_Problem requirements_
Exactly reproduce each record listed below.

_Stored data_
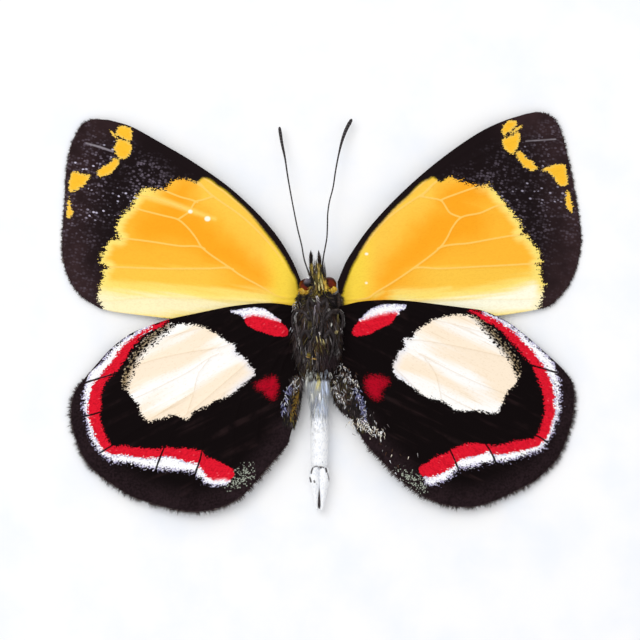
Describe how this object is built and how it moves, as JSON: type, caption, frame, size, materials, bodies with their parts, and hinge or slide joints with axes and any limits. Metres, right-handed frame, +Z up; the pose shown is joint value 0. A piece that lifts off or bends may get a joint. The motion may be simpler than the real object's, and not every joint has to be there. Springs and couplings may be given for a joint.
{
  "type": "spread butterfly specimen",
  "caption": "Dried butterfly with its wings spread, lying on its back: underside up, long clubbed antennae, folded legs, ringed abdomen.",
  "frame": {"origin": "on the flat patch of the thorax's back, in the surface that the specimen lies on", "axes": "+X towards the insect's left wings, +Y towards its head, +Z up, out of its underside"},
  "size_m": [0.0539, 0.0414, 0.0047],
  "materials": {
    "body_hair": "matte, dark grey and olive hair",
    "abdomen_scales": "matte, white scales",
    "head_hair": "matte, olive and yellow hair",
    "eye": "smooth, glossy, red-brown",
    "palp_hair": "matte, yellow hair with black bristles",
    "tongue": "satin, dark brown",
    "antenna": "satin, black",
    "forewing_scales": "matte, yellow scales with a black border",
    "hindwing_scales": "matte, black scales with cream, white and red marks",
    "leg": "matte, grey scales"
  },
  "bodies": {
    "root": {"thorax": "body_hair", "abdomen": "abdomen_scales", "left_clasper": "abdomen_scales", "right_clasper": "abdomen_scales", "head": "head_hair", "left_eye": "eye", "right_eye": "eye", "left_palp": "palp_hair", "right_palp": "palp_hair", "proboscis": "tongue", "left_antenna": "antenna", "right_antenna": "antenna", "left_forewing": "forewing_scales", "right_forewing": "forewing_scales", "left_hindwing": "hindwing_scales", "right_hindwing": "hindwing_scales", "left_foreleg": "leg", "right_foreleg": "leg", "left_midleg": "leg", "right_midleg": "leg", "left_hindleg": "leg", "right_hindleg": "leg"}
  },
  "joints": []
}
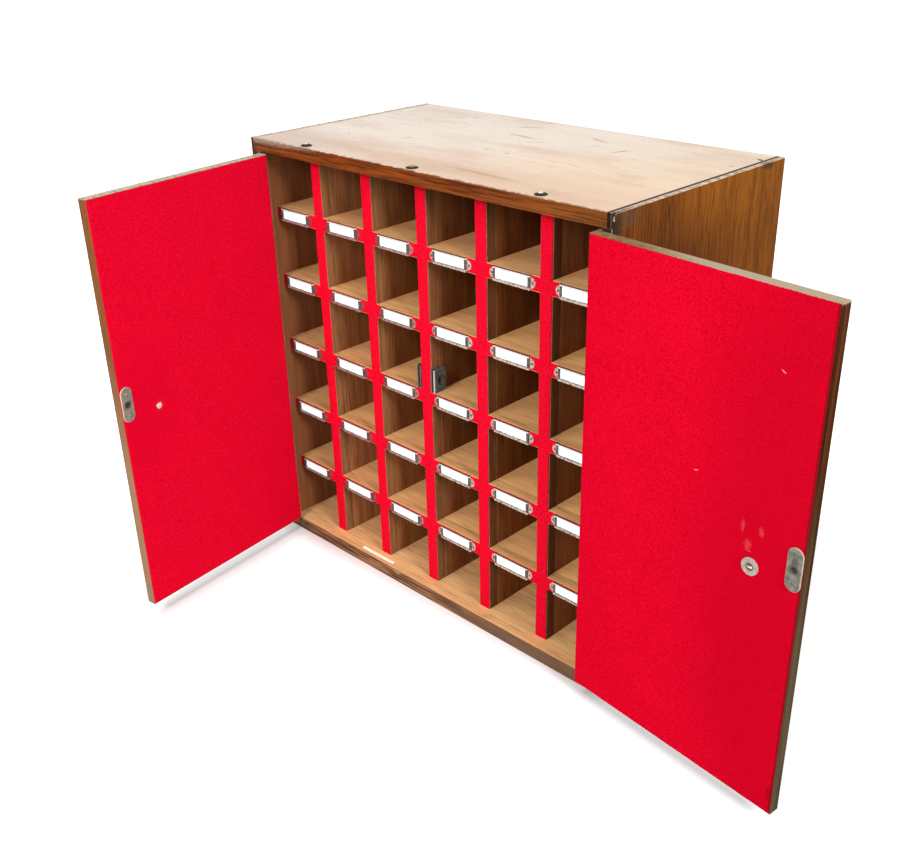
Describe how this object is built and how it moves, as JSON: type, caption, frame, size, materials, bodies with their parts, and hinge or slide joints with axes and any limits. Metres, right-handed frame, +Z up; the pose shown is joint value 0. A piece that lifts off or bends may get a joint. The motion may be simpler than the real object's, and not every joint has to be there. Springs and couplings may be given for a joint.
{
  "type": "pigeonhole mail sorter",
  "caption": "Wooden pigeonhole mail sorter with a square grid of open compartments, a card holder under each, and two hinged felt-lined doors with magnetic catches.",
  "frame": {"origin": "middle of the case's underside", "axes": "+Z up, +Y from the open front to the back, +X to the right seen from the front"},
  "size_m": [1.0364, 0.7286, 0.7136],
  "materials": {
    "oak_case": "worn satin varnish",
    "oak_grid": "dark satin varnish",
    "oak_shelf": "worn satin varnish",
    "oak_lipping": "satin varnish",
    "oak_door": "worn satin varnish",
    "back_ply": "plain",
    "red_felt": "matt felt",
    "holder_metal": "aged, dull",
    "card": "matt",
    "strip_paper": "matt",
    "catch_steel": "dull",
    "catch_magnet": "matt",
    "plate_steel": "aged, dull",
    "screw_brass": "worn",
    "cup_nickel": "worn nickel",
    "hinge_brass": "aged",
    "knob_wood": "satin varnish"
  },
  "bodies": {
    "cabinet": {"back_panel": "back_ply", "bottom_board": "oak_case", "catch_magnets": "catch_magnet", "catch_pole_plates": "catch_steel", "catch_screws": "plate_steel", "divider_1": "oak_grid", "divider_2": "oak_grid", "divider_3": "oak_grid", "divider_4": "oak_grid", "divider_5": "oak_grid", "divider_felts": "red_felt", "divider_lippings": "oak_lipping", "hinge_left_case_leaf": "hinge_brass", "hinge_left_pin": "hinge_brass", "hinge_right_case_leaf": "hinge_brass", "hinge_right_pin": "hinge_brass", "label_cards_row_1": "card", "label_cards_row_2": "card", "label_cards_row_3": "card", "label_cards_row_4": "card", "label_cards_row_5": "card", "label_holders_row_1": "holder_metal", "label_holders_row_2": "holder_metal", "label_holders_row_3": "holder_metal", "label_holders_row_4": "holder_metal", "label_holders_row_5": "holder_metal", "paper_strip": "strip_paper", "shelf_1": "oak_shelf", "shelf_2": "oak_shelf", "shelf_3": "oak_shelf", "shelf_4": "oak_shelf", "shelf_5": "oak_shelf", "shelf_felts": "red_felt", "shelf_lippings": "oak_lipping", "side_left": "oak_case", "side_right": "oak_case", "top_board": "oak_case", "top_cup_washers": "cup_nickel", "top_screws": "cup_nickel"},
    "door_left": {"door_left_panel": "oak_door", "door_left_lippings": "oak_lipping", "door_left_felt": "red_felt", "hinge_left_door_leaf": "hinge_brass", "strike_plate_left": "plate_steel", "strike_screw_left": "plate_steel", "knob_left": "knob_wood", "knob_screw_left": "screw_brass"},
    "door_right": {"door_right_panel": "oak_door", "door_right_lippings": "oak_lipping", "door_right_felt": "red_felt", "hinge_right_door_leaf": "hinge_brass", "strike_plate_right": "plate_steel", "strike_screw_right": "plate_steel", "knob_right": "knob_wood", "knob_screw_right": "screw_brass", "knob_washer_right": "plate_steel"}
  },
  "joints": [
    {"name": "door_left_hinge", "type": "hinge", "parent": "cabinet", "child": "door_left", "pos_m": [-0.3398, -0.1979, 0.356], "axis": [0, 0, -1], "range_deg": [-82.7, 97.3]},
    {"name": "door_right_hinge", "type": "hinge", "parent": "cabinet", "child": "door_right", "pos_m": [0.3398, -0.1979, 0.356], "axis": [0, 0, 1], "range_deg": [-174, 6]}
  ]
}
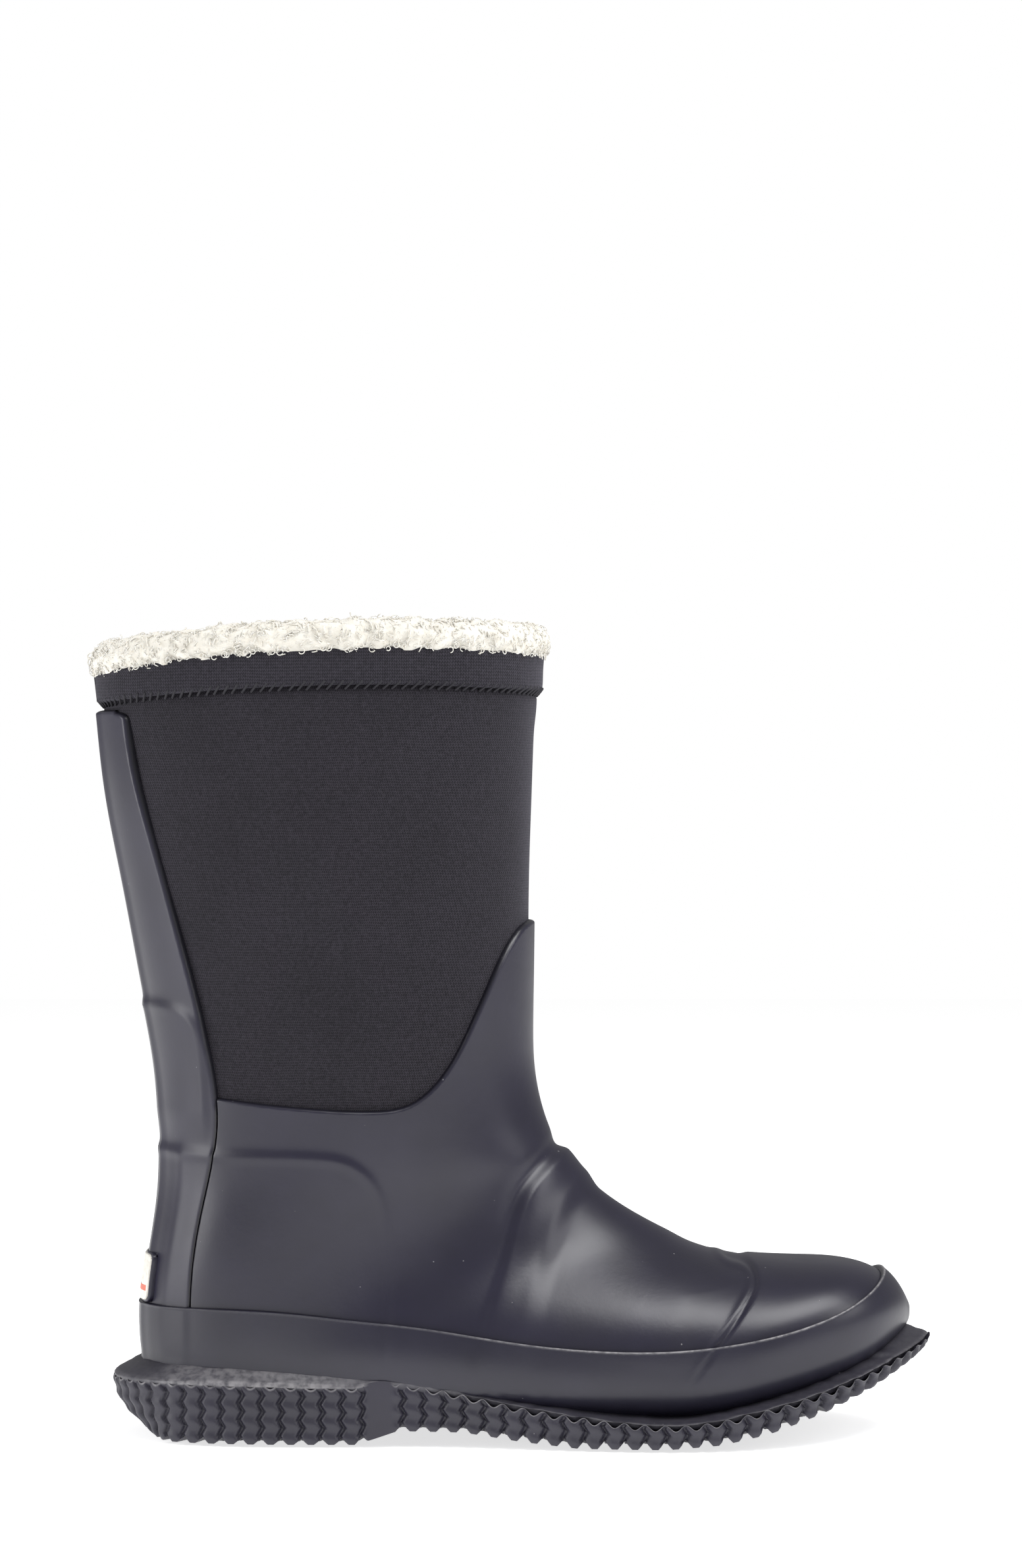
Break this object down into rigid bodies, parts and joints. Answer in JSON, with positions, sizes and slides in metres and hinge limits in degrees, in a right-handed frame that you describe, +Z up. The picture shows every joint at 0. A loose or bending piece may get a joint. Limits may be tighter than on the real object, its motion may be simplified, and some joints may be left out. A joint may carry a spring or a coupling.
{
  "type": "short winter rubber boot",
  "caption": "Short pull-on winter rubber boot, right foot: rubber galosh with knobbly outsole, knit-faced neoprene leg and a curly pile lining rolled over the top edge.",
  "frame": {"origin": "middle of the boot's box, on the ground under the heel's tread", "axes": "+X points to the toe, +Y to the inner side of the foot, +Z up"},
  "size_m": [0.2882, 0.1096, 0.2768],
  "materials": {
    "galosh_rubber": "satin navy-black moulded rubber",
    "strap_rubber": "satin rubber, a shade lighter",
    "reinforcement": "matt rubberised fabric",
    "foxing_rubber": "satin rubber band",
    "outsole_rubber": "matt moulded rubber",
    "shank_steel": "plain steel",
    "board": "fibreboard",
    "neoprene": "knit-faced neoprene",
    "pile": "curly cream pile",
    "footbed_foam": "foam",
    "cuff_knit": "knit binding",
    "thread": "dark thread",
    "seam_tape": "ribbed tape",
    "label_base": "ivory rubber",
    "label_face": "ivory and coral rubber"
  },
  "bodies": {
    "root": {"outsole": "outsole_rubber", "shank": "shank_steel", "insole_board": "board", "footbed_foam": "footbed_foam", "footbed_pile": "pile", "foxing_band": "foxing_rubber", "galosh": "galosh_rubber", "toe_cap": "reinforcement", "instep_band": "reinforcement", "heel_counter": "reinforcement", "achilles_patch": "reinforcement", "back_strap": "strap_rubber", "back_seam_tape": "seam_tape", "neoprene_leg": "neoprene", "neoprene_foot": "neoprene", "leg_lining": "pile", "foot_lining": "pile", "cuff_band": "cuff_knit", "cuff_stitching": "thread", "cuff_seam_tape": "seam_tape", "heel_label_base": "label_base", "heel_label_face": "label_face"}
  },
  "joints": []
}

_Output_
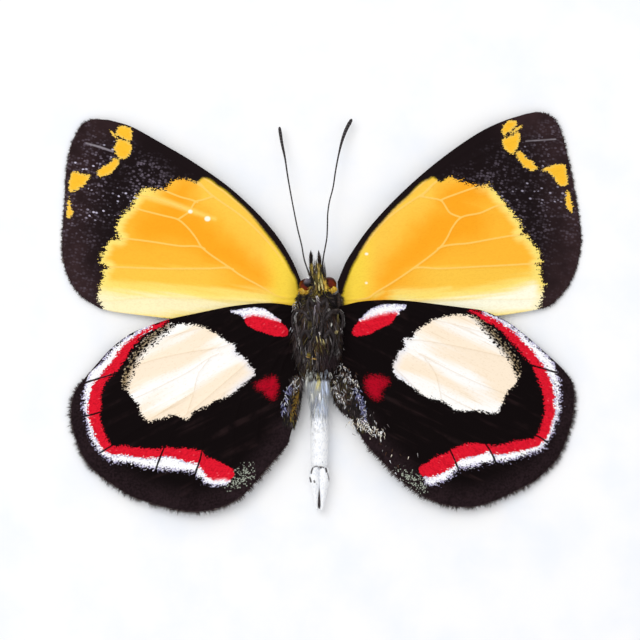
Describe how this object is built and how it moves, as JSON: type, caption, frame, size, materials, bodies with their parts, and hinge or slide joints with axes and any limits. Metres, right-handed frame, +Z up; the pose shown is joint value 0. A piece that lifts off or bends may get a joint. The motion may be simpler than the real object's, and not every joint has to be there. Springs and couplings may be given for a joint.
{
  "type": "spread butterfly specimen",
  "caption": "Dried butterfly with its wings spread, lying on its back: underside up, long clubbed antennae, folded legs, ringed abdomen.",
  "frame": {"origin": "on the flat patch of the thorax's back, in the surface that the specimen lies on", "axes": "+X towards the insect's left wings, +Y towards its head, +Z up, out of its underside"},
  "size_m": [0.0539, 0.0414, 0.0047],
  "materials": {
    "body_hair": "matte, dark grey and olive hair",
    "abdomen_scales": "matte, white scales",
    "head_hair": "matte, olive and yellow hair",
    "eye": "smooth, glossy, red-brown",
    "palp_hair": "matte, yellow hair with black bristles",
    "tongue": "satin, dark brown",
    "antenna": "satin, black",
    "forewing_scales": "matte, yellow scales with a black border",
    "hindwing_scales": "matte, black scales with cream, white and red marks",
    "leg": "matte, grey scales"
  },
  "bodies": {
    "root": {"thorax": "body_hair", "abdomen": "abdomen_scales", "left_clasper": "abdomen_scales", "right_clasper": "abdomen_scales", "head": "head_hair", "left_eye": "eye", "right_eye": "eye", "left_palp": "palp_hair", "right_palp": "palp_hair", "proboscis": "tongue", "left_antenna": "antenna", "right_antenna": "antenna", "left_forewing": "forewing_scales", "right_forewing": "forewing_scales", "left_hindwing": "hindwing_scales", "right_hindwing": "hindwing_scales", "left_foreleg": "leg", "right_foreleg": "leg", "left_midleg": "leg", "right_midleg": "leg", "left_hindleg": "leg", "right_hindleg": "leg"}
  },
  "joints": []
}
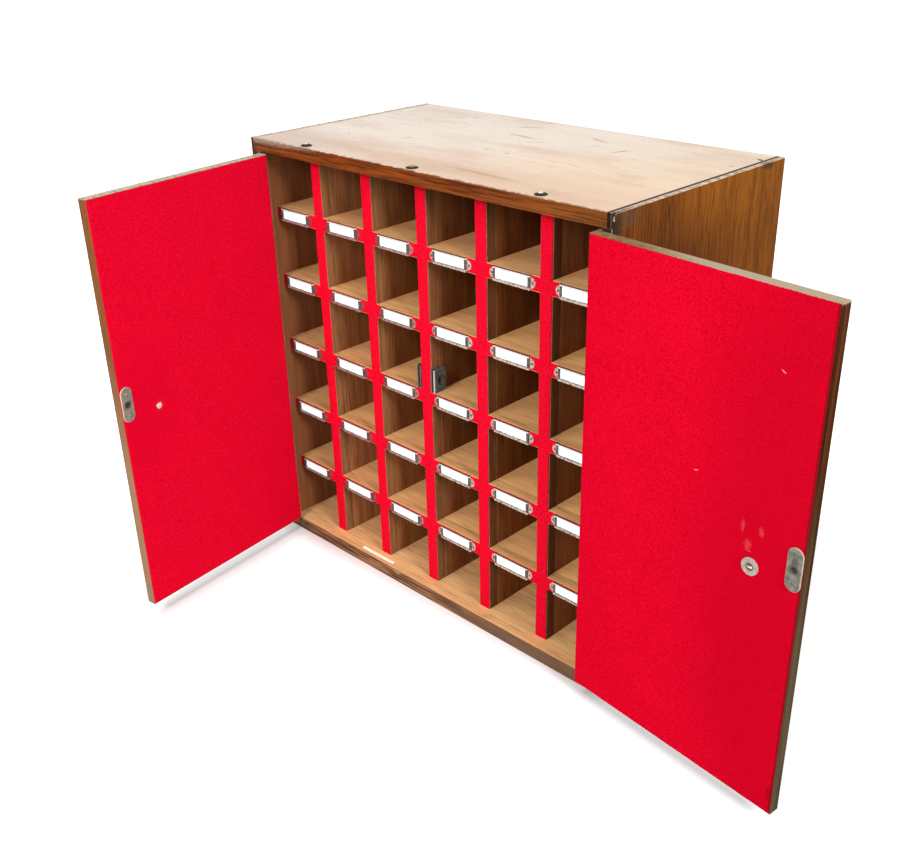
Describe how this object is built and how it moves, as JSON: type, caption, frame, size, materials, bodies with their parts, and hinge or slide joints with axes and any limits. Metres, right-handed frame, +Z up; the pose shown is joint value 0. A piece that lifts off or bends may get a joint. The motion may be simpler than the real object's, and not every joint has to be there. Springs and couplings may be given for a joint.
{
  "type": "pigeonhole mail sorter",
  "caption": "Wooden pigeonhole mail sorter with a square grid of open compartments, a card holder under each, and two hinged felt-lined doors with magnetic catches.",
  "frame": {"origin": "middle of the case's underside", "axes": "+Z up, +Y from the open front to the back, +X to the right seen from the front"},
  "size_m": [1.0364, 0.7286, 0.7136],
  "materials": {
    "oak_case": "worn satin varnish",
    "oak_grid": "dark satin varnish",
    "oak_shelf": "worn satin varnish",
    "oak_lipping": "satin varnish",
    "oak_door": "worn satin varnish",
    "back_ply": "plain",
    "red_felt": "matt felt",
    "holder_metal": "aged, dull",
    "card": "matt",
    "strip_paper": "matt",
    "catch_steel": "dull",
    "catch_magnet": "matt",
    "plate_steel": "aged, dull",
    "screw_brass": "worn",
    "cup_nickel": "worn nickel",
    "hinge_brass": "aged",
    "knob_wood": "satin varnish"
  },
  "bodies": {
    "cabinet": {"back_panel": "back_ply", "bottom_board": "oak_case", "catch_magnets": "catch_magnet", "catch_pole_plates": "catch_steel", "catch_screws": "plate_steel", "divider_1": "oak_grid", "divider_2": "oak_grid", "divider_3": "oak_grid", "divider_4": "oak_grid", "divider_5": "oak_grid", "divider_felts": "red_felt", "divider_lippings": "oak_lipping", "hinge_left_case_leaf": "hinge_brass", "hinge_left_pin": "hinge_brass", "hinge_right_case_leaf": "hinge_brass", "hinge_right_pin": "hinge_brass", "label_cards_row_1": "card", "label_cards_row_2": "card", "label_cards_row_3": "card", "label_cards_row_4": "card", "label_cards_row_5": "card", "label_holders_row_1": "holder_metal", "label_holders_row_2": "holder_metal", "label_holders_row_3": "holder_metal", "label_holders_row_4": "holder_metal", "label_holders_row_5": "holder_metal", "paper_strip": "strip_paper", "shelf_1": "oak_shelf", "shelf_2": "oak_shelf", "shelf_3": "oak_shelf", "shelf_4": "oak_shelf", "shelf_5": "oak_shelf", "shelf_felts": "red_felt", "shelf_lippings": "oak_lipping", "side_left": "oak_case", "side_right": "oak_case", "top_board": "oak_case", "top_cup_washers": "cup_nickel", "top_screws": "cup_nickel"},
    "door_left": {"door_left_panel": "oak_door", "door_left_lippings": "oak_lipping", "door_left_felt": "red_felt", "hinge_left_door_leaf": "hinge_brass", "strike_plate_left": "plate_steel", "strike_screw_left": "plate_steel", "knob_left": "knob_wood", "knob_screw_left": "screw_brass"},
    "door_right": {"door_right_panel": "oak_door", "door_right_lippings": "oak_lipping", "door_right_felt": "red_felt", "hinge_right_door_leaf": "hinge_brass", "strike_plate_right": "plate_steel", "strike_screw_right": "plate_steel", "knob_right": "knob_wood", "knob_screw_right": "screw_brass", "knob_washer_right": "plate_steel"}
  },
  "joints": [
    {"name": "door_left_hinge", "type": "hinge", "parent": "cabinet", "child": "door_left", "pos_m": [-0.3398, -0.1979, 0.356], "axis": [0, 0, -1], "range_deg": [-82.7, 97.3]},
    {"name": "door_right_hinge", "type": "hinge", "parent": "cabinet", "child": "door_right", "pos_m": [0.3398, -0.1979, 0.356], "axis": [0, 0, 1], "range_deg": [-174, 6]}
  ]
}
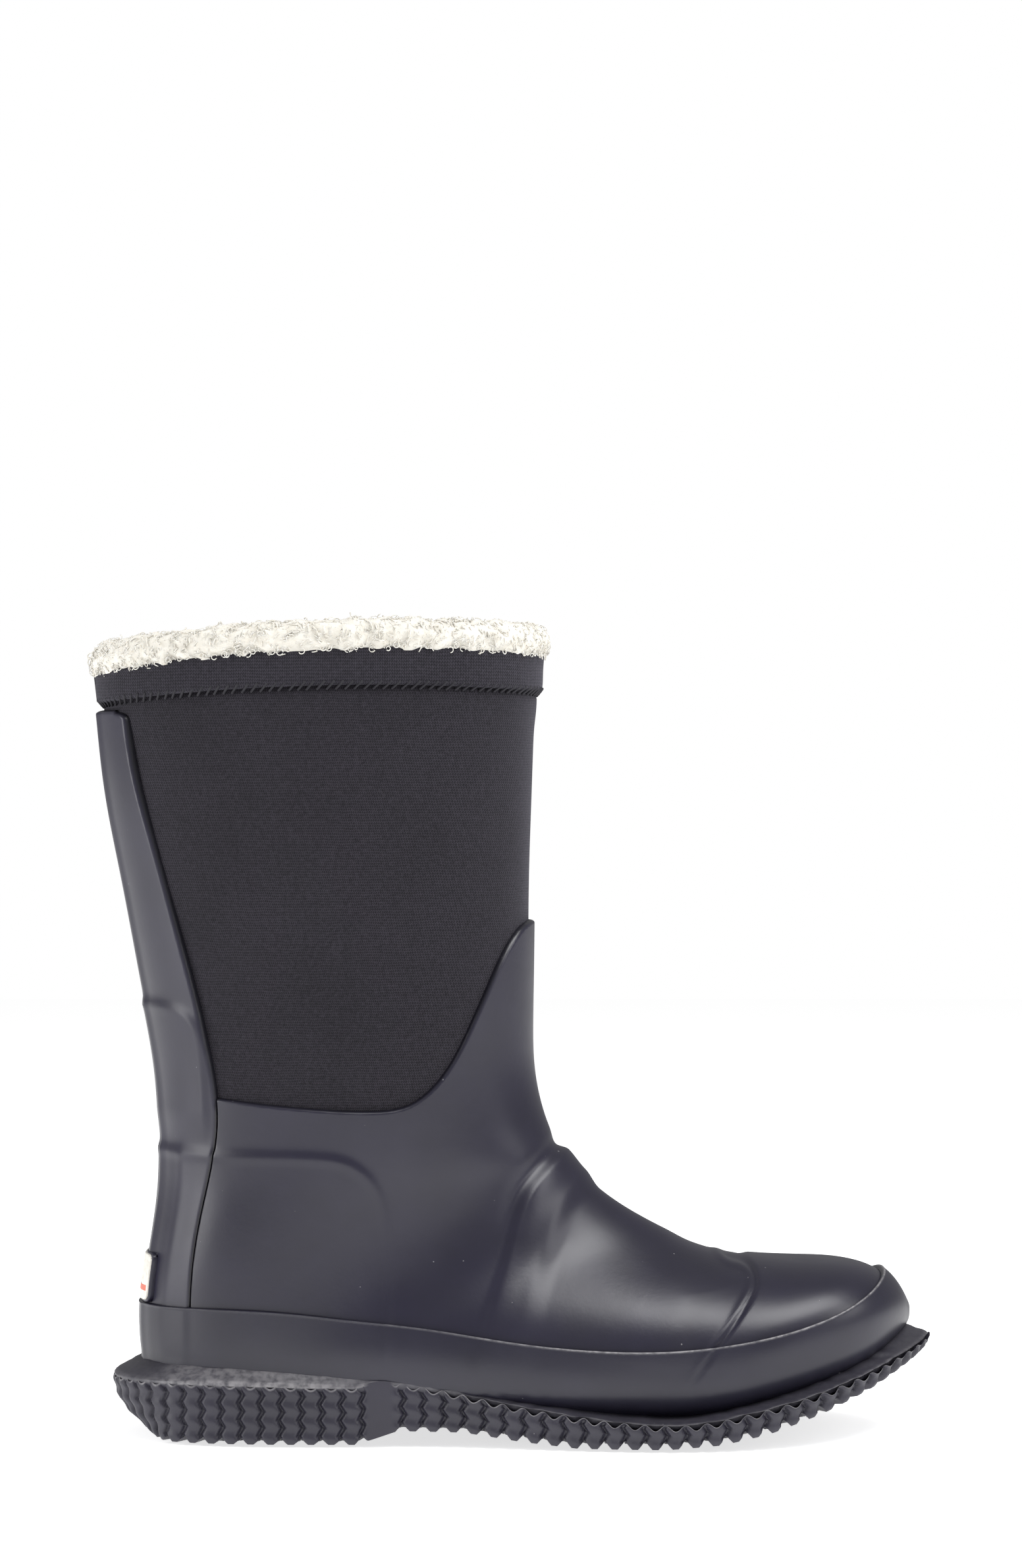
Break this object down into rigid bodies, parts and joints. Answer in JSON, with positions, sizes and slides in metres and hinge limits in degrees, in a right-handed frame that you describe, +Z up. The picture shows every joint at 0. A loose or bending piece may get a joint. Limits may be tighter than on the real object, its motion may be simplified, and some joints may be left out. A joint may carry a spring or a coupling.
{
  "type": "short winter rubber boot",
  "caption": "Short pull-on winter rubber boot, right foot: rubber galosh with knobbly outsole, knit-faced neoprene leg and a curly pile lining rolled over the top edge.",
  "frame": {"origin": "middle of the boot's box, on the ground under the heel's tread", "axes": "+X points to the toe, +Y to the inner side of the foot, +Z up"},
  "size_m": [0.2882, 0.1096, 0.2768],
  "materials": {
    "galosh_rubber": "satin navy-black moulded rubber",
    "strap_rubber": "satin rubber, a shade lighter",
    "reinforcement": "matt rubberised fabric",
    "foxing_rubber": "satin rubber band",
    "outsole_rubber": "matt moulded rubber",
    "shank_steel": "plain steel",
    "board": "fibreboard",
    "neoprene": "knit-faced neoprene",
    "pile": "curly cream pile",
    "footbed_foam": "foam",
    "cuff_knit": "knit binding",
    "thread": "dark thread",
    "seam_tape": "ribbed tape",
    "label_base": "ivory rubber",
    "label_face": "ivory and coral rubber"
  },
  "bodies": {
    "root": {"outsole": "outsole_rubber", "shank": "shank_steel", "insole_board": "board", "footbed_foam": "footbed_foam", "footbed_pile": "pile", "foxing_band": "foxing_rubber", "galosh": "galosh_rubber", "toe_cap": "reinforcement", "instep_band": "reinforcement", "heel_counter": "reinforcement", "achilles_patch": "reinforcement", "back_strap": "strap_rubber", "back_seam_tape": "seam_tape", "neoprene_leg": "neoprene", "neoprene_foot": "neoprene", "leg_lining": "pile", "foot_lining": "pile", "cuff_band": "cuff_knit", "cuff_stitching": "thread", "cuff_seam_tape": "seam_tape", "heel_label_base": "label_base", "heel_label_face": "label_face"}
  },
  "joints": []
}